Hoy en día, los humanos también aprovechamos estas moléculas. Pero, a diferencia de las plantas, a menudo manipulamos los olores por placer, no para protegernos, elaborando recetas, perfumes e inciensos para excitar nuestro olfato. En Japón, explica McGee, existe una práctica llamada “el camino del incienso”, también conocida como “escuchar el incienso”, en la que la gente trata de sentir la fragancia más allá de la nariz, algo parecido a concentrarse o pensar en un sonido en lugar de simplemente oírlo.
Volviendo al parmesano y la piña, McGee explicó por qué elementos aparentemente dispares, como el parmesano y la piña, o las ostras y los pepinos, pueden compartir matices: como los olores son combinaciones complejas de moléculas, algunos aparecen en múltiples fórmulas. Pero aún hay mucho que desconocemos, por ejemplo, por qué los olores provocan determinadas reacciones en los seres humanos, reacciones que pueden variar desde el placer intenso a las náuseas, según el ser humano que las huela.

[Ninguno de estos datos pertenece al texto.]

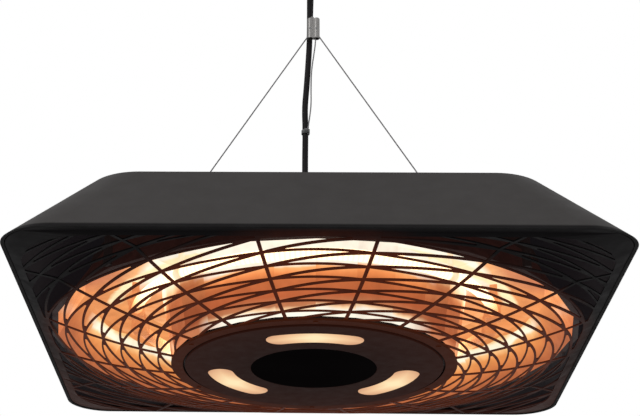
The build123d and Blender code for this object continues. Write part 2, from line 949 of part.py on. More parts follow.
def rope_end(side):
    low, high = rope_line(side)
    way = (high - low).normalized()
    hold = eye_wire + eye_play + rope_radius
    centre = low + way * (loop_ring - hold)
    loop = Pos(*centre) * Rot(90, 0, 0) * Torus(loop_ring, rope_radius)
    foot = centre + way * (loop_ring - 0.5)
    sleeve = rod(tuple(foot), tuple(foot + way * sleeve_length), sleeve_radius)
    inside = rod(tuple(foot + way * 6), tuple(foot + way * (sleeve_length + 1)), rope_radius + rope_bore_gap)
    return loop + sleeve - inside


def rope(side):
    low, high = rope_line(side)
    way = (high - low).normalized()
    start = low + way * (loop_ring * 2 - eye_wire - eye_play - rope_radius + 6)
    return rod(tuple(start), tuple(high), rope_radius)


# Gripper: two barrels and a web, with a release collar round the main rope

gripper_top = gripper_bottom + gripper_height


def main_rope_ends():
    low = Vector(-main_rope_lean, 0, gripper_bottom + gripper_height / 2)
    high = Vector(0, 0, ferrule_low + ferrule_length - 5)
    return low, high


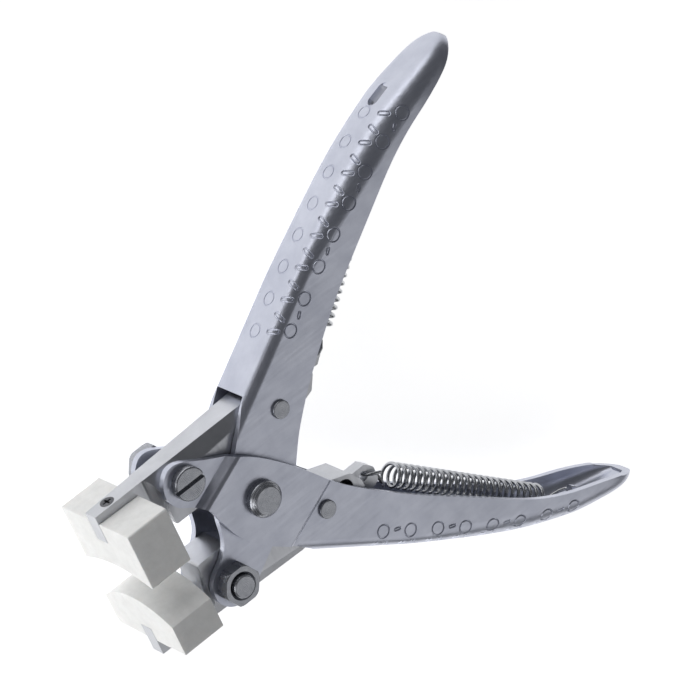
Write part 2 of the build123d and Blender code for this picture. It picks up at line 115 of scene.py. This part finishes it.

En el pasado, los olores podían ser más útiles para detectar a un león escondido en la hierba o un alimento venenoso, por ejemplo, pero los humanos modernos tienden a asociar los olores con la infancia, los viajes y la familia, explica McGee. Otros animales tienen sus propios universos olfativos, que suelen utilizar para identificar oportunidades y amenazas en su entorno. Aunque nuestro sentido olfativo esté menos desarrollado que el de los animales, todavía podemos detectar peligros, como el humo, las fugas de gas o la comida podrida.
Pero no creamos que el osmocosmos es un catálogo cerrado de los olores de las cosas que ya existen. McGee propone que con la inteligencia artificial, los científicos pueden construir moléculas que aún no existen en la naturaleza. Los ordenadores pueden incluso deducir a qué podrían oler. Así que, sí, el osmocosmos crecerá y hay olores del mundo que aún no hemos percibido.